Jewel Bako in the east village for Sushi is great…and, Degustation, right next door to Jewel Bako is small and cosy and really good. Wesley Genovart is the chef there – and he is really innovative and talented.
NATALIE: Any place in particular for dessert?
ANITA: I love ChikaLicious! Chika Tillman is really talented. Also, Pichet Ong – just opened Spot; I think his deserts are great – and creative. The Pastry Chef at the Locanda Verde - Karen DeMasco - is also outstanding.
NATALIE: You grew up in Detroit, correct? Where specifically?
NATALIE: Any thoughts of going back?
ANITA: Oh! No.
NATALIE: I understand – I grew up in Cleveland.
NATALIE: In Food & Wine (2001), you were quoted as saying "People need to stop being afraid of food." What food(s) do you wish more people would try? Are there any foods you will not eat?
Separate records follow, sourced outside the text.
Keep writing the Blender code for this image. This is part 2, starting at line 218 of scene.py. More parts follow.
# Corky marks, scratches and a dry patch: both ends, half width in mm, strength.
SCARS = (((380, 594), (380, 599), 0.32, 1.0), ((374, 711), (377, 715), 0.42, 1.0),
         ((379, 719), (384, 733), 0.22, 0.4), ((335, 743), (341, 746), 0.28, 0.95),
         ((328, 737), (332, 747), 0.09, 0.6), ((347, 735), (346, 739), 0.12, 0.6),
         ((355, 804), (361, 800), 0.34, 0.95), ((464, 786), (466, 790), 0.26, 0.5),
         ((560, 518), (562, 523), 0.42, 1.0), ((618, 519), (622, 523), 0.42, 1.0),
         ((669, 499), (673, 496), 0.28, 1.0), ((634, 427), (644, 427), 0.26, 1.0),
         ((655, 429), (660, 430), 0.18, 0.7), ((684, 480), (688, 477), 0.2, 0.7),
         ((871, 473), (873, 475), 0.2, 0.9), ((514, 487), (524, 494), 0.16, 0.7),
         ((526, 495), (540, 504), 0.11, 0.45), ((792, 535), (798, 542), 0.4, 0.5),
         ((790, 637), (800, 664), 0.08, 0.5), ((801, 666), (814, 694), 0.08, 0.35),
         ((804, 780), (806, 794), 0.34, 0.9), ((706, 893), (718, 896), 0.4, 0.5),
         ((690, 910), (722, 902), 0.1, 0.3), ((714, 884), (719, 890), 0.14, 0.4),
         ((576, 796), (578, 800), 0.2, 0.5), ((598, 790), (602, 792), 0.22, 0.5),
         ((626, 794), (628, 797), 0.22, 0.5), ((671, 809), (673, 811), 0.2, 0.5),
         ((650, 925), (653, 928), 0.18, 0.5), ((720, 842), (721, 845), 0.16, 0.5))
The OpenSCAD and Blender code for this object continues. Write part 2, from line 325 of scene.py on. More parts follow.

ANITA: I will try absolutely anything – unless there is a compelling reason not to (such as if I eat this, the animal will become extinct, or if its made in a non-ethical way). I have eaten everything from live octopus to deep fried bugs, I try to open my mind to this. I don’t need everyone to eat bugs, but eating new foods is really important. It leads to biodiversity, which is critical for the survival of the planet. I also believe that if you are going to kill an animal, you should eat the entire animal.
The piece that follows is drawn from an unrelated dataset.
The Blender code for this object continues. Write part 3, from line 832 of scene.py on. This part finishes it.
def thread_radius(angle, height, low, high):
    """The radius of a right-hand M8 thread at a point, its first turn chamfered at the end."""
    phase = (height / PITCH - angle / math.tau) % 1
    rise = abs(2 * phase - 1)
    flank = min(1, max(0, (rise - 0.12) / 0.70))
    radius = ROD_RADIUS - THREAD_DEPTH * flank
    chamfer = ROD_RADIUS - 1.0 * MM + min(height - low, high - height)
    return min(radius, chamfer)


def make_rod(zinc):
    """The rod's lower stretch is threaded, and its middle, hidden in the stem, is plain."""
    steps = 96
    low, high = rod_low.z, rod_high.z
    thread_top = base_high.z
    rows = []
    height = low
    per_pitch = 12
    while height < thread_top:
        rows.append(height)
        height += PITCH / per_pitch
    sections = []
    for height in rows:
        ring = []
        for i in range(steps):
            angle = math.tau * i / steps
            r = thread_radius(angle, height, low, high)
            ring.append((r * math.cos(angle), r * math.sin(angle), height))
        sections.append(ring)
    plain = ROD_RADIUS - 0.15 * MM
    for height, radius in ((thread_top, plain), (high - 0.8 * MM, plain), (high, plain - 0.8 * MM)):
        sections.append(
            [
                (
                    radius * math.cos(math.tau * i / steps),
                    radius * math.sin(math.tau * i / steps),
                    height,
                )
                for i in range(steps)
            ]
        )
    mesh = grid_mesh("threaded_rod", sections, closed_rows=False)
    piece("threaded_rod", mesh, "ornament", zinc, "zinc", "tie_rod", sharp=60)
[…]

At the end of the day, these things are really cultural differences.
NATALIE: What do you cook for yourself on your days off?
ANITA: All sorts of things! I try to keep it very simple and ingredient focused; out in Long Island…I cook a lot of Italian: I love to make grilled pizza. I am a big fisherman and a hunter-gatherer and I garden.
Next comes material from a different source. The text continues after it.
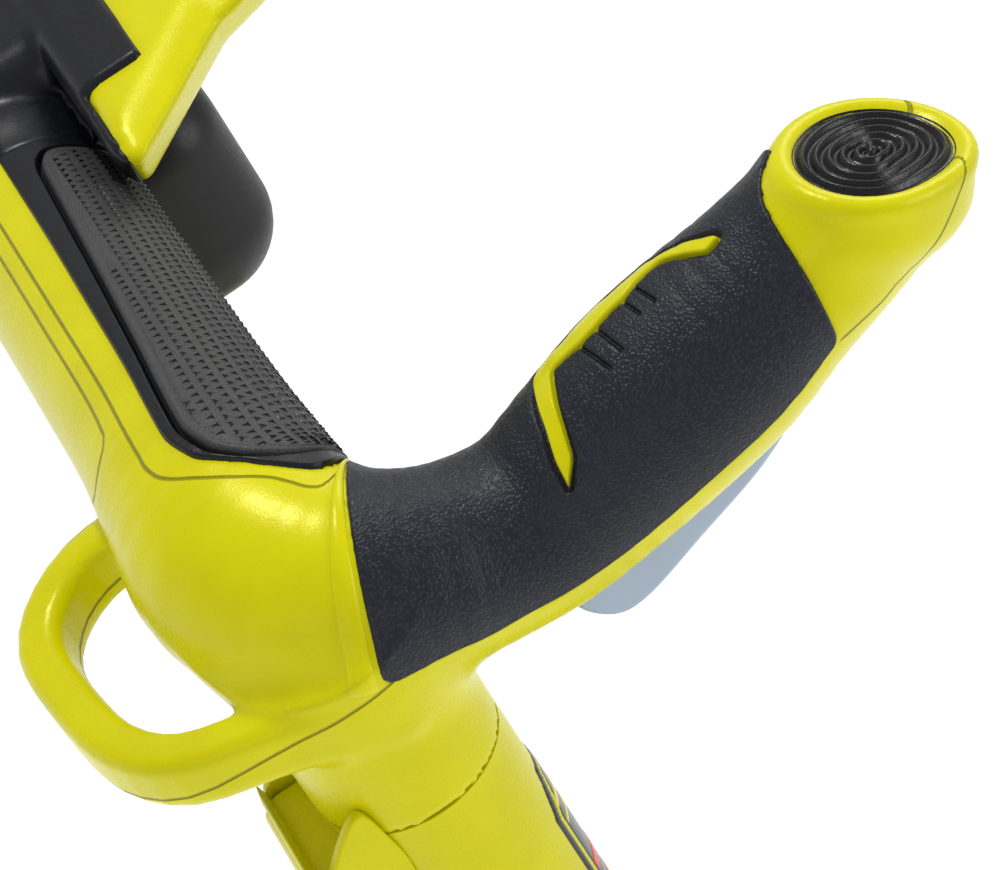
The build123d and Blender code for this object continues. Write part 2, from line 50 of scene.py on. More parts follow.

NATALIE: What’s next? Cookbooks, barbeque sauce, more restaurants? All the above?
ANITA: My focus right now is Annisa…We will be reviewed, I am sure!
I’ve sold my cookbook to Stewart, Tabori and Chang, and we hope to release it in the fall of 2011; it is a cookbook about multiculturalism – it is my cuisine—teaching people how to put food together.
NATALIE: Anything else?
ANITA: There will be new things - I am always talking to people about new concepts!